BEGIN Collected material

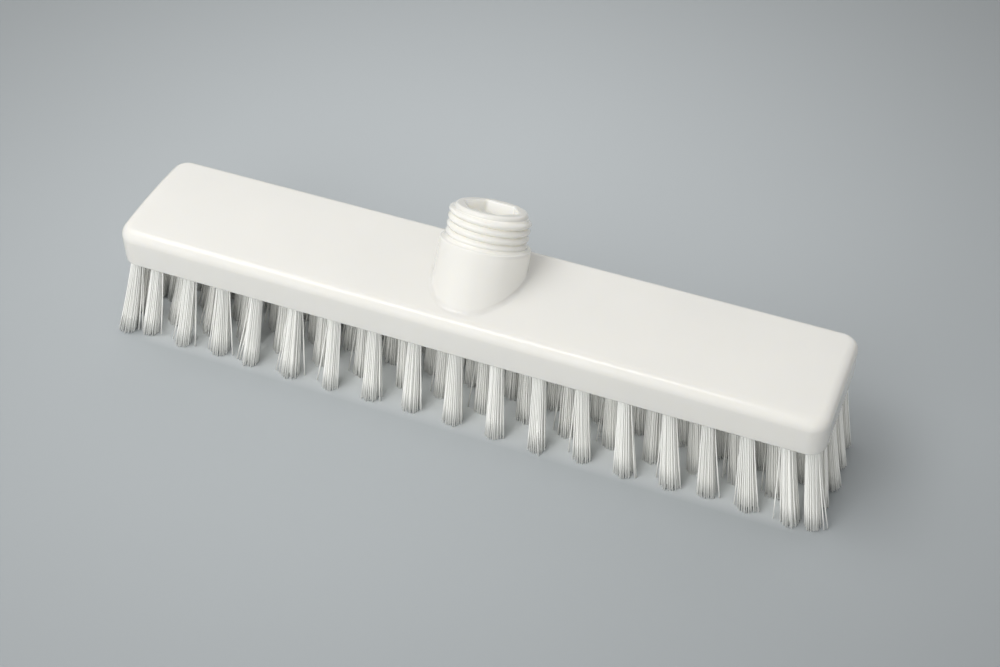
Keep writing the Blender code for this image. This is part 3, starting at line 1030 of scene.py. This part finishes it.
@dataclass
class TuftField:
    """All tufts: five staggered rows, in columns across the brush that fan out towards the tips."""

    # Where the tufts stand
    block_length: float = 0.300
    block_width: float = 0.055
    rows: int = 5
    row_inset: float = 0.0061
    end_inset: float = 0.0053
    spaces: tuple[float, ...] = (1.0, 1.0, 1.0, 1.0, 1.0, 0.873, 0.873, 0.873, 0.532)
    bristle_length: float = 0.042
    fan_height_along: float = 0.808
    fan_height_across: float = 0.420
    root_depth: float = 0.0032

    # Filaments, and the tuft that they fill
    filaments: int = 60
    filament_radius: float = 0.00031
    sides: int = 4
    lattice_reach: int = 8
    lattice_shift: tuple[float, float] = (0.21, 0.13)
    bundle_radius: float = 0.0029
    tip_radius: float = 0.0049
    tip_fill: tuple[float, float] = (0.90, 0.74)
    opening_scatter: float = 0.10
    tip_lean: float = -0.0020
    tip_wander: float = 0.0006
    tip_jitter: float = 0.00012
    tip_margin: tuple[float, float] = (0.0034, 0.0004)
    trim_scatter: float = 0.0011
    trim_power: float = 1.8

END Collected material

Job: Repeat the lines above exactly.

Exercise result:
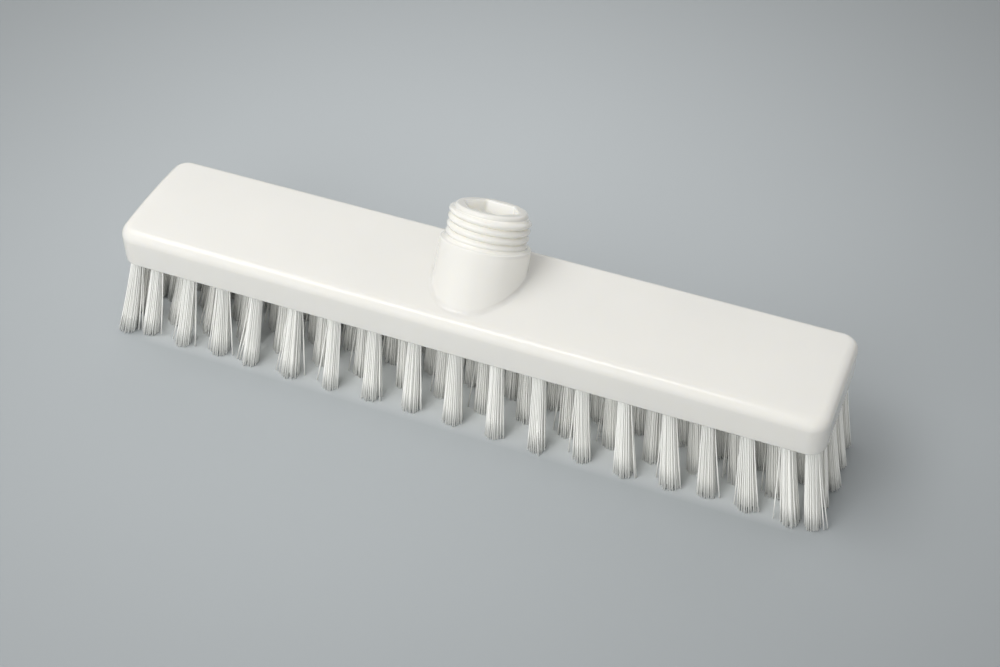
Keep writing the Blender code for this image. This is part 3, starting at line 1030 of scene.py. This part finishes it.
@dataclass
class TuftField:
    """All tufts: five staggered rows, in columns across the brush that fan out towards the tips."""

    # Where the tufts stand
    block_length: float = 0.300
    block_width: float = 0.055
    rows: int = 5
    row_inset: float = 0.0061
    end_inset: float = 0.0053
    spaces: tuple[float, ...] = (1.0, 1.0, 1.0, 1.0, 1.0, 0.873, 0.873, 0.873, 0.532)
    bristle_length: float = 0.042
    fan_height_along: float = 0.808
    fan_height_across: float = 0.420
    root_depth: float = 0.0032

    # Filaments, and the tuft that they fill
    filaments: int = 60
    filament_radius: float = 0.00031
    sides: int = 4
    lattice_reach: int = 8
    lattice_shift: tuple[float, float] = (0.21, 0.13)
    bundle_radius: float = 0.0029
    tip_radius: float = 0.0049
    tip_fill: tuple[float, float] = (0.90, 0.74)
    opening_scatter: float = 0.10
    tip_lean: float = -0.0020
    tip_wander: float = 0.0006
    tip_jitter: float = 0.00012
    tip_margin: tuple[float, float] = (0.0034, 0.0004)
    trim_scatter: float = 0.0011
    trim_power: float = 1.8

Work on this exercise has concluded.